I was in this position last year so I'll chime in:
HR exists to screen out job applicants, not find good ones. For example, my lab supervisor in undergrad complained that one time she actually had to contact HR herself to get them to forward her the application of a person she wanted to hire because they had decided to throw it away without even notifying the lab they had an application. When you have to go through HR for a job application your chances of getting the job diminish tremendously. That said, I eventually got my current job by applying through HR so it's not impossible, just a lot less ideal than getting in contact with a PI directly.
Anyway, HR departments have a whole bunch of different statuses that all sound the same. Things like "in review", "under consideration", "forwarded to hiring manager", etc. Each one means something different. Typically it goes "you've submitted your application" > "your application is actually being looked at by a human to see if we even want to bother with continuing" > "your application was found to meet the bare minimum standards, now we're actually looking at it for real" > "this time we actually sent it to the person who's doing the actual hiring". So keep that in mind.

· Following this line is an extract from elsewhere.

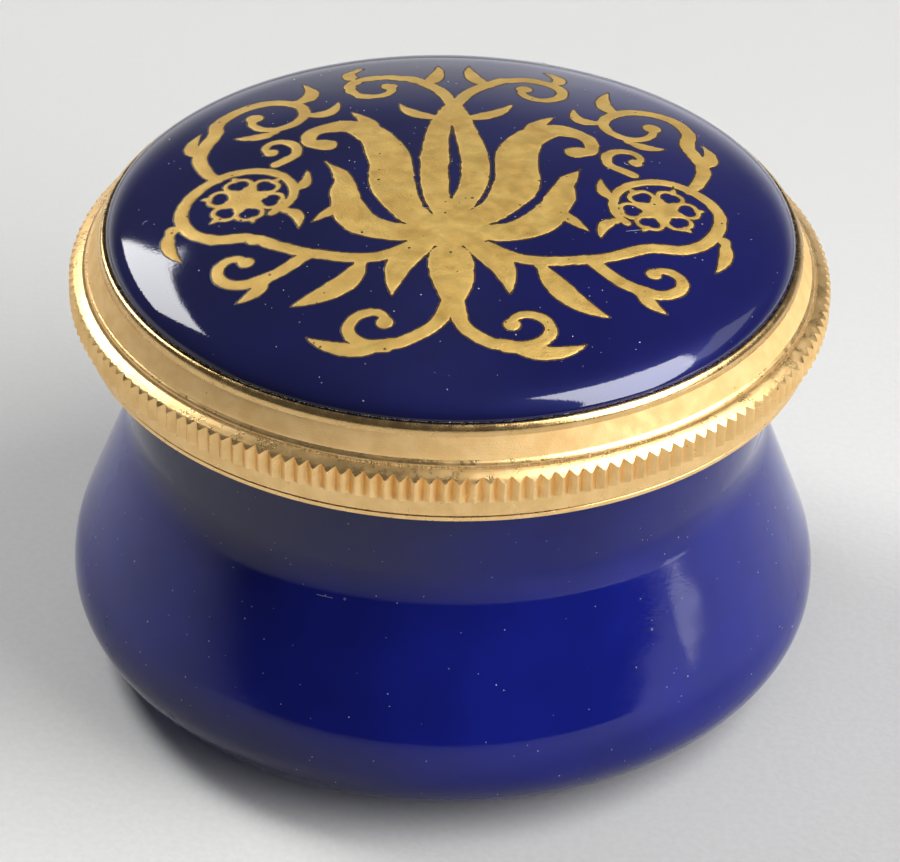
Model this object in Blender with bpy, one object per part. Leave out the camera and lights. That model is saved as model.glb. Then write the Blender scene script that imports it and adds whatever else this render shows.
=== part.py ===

From my experience, hiring decisions take time. True, sometimes you won't ever hear back about whether you got rejected or not (I had several jobs I applied to that only bothered to tell me I didn't get the job four months after I had applied). However, keep in mind that often positions will stay open for awhile and only get removed from the site when the lab starts reviewing applicants. In the case of the job I got, for example, I applied, heard nothing back, the job got de-listed, and then a month later after I had completely forgotten I had applied to that job I got an email saying the PI wanted to do a phone interview with me. The funny thing is that after I was hired the PI admitted that while they had had 40 other applications I had been the only one they seriously considered.
So don't lose hope yet, but don't expect to get hired either. It took me seven months to find a job as a lab tech, and I had excellent research experience, grades, and references, as well as a small network of contacts that gave me several leads that all fizzled out. It's really competitive out there right now.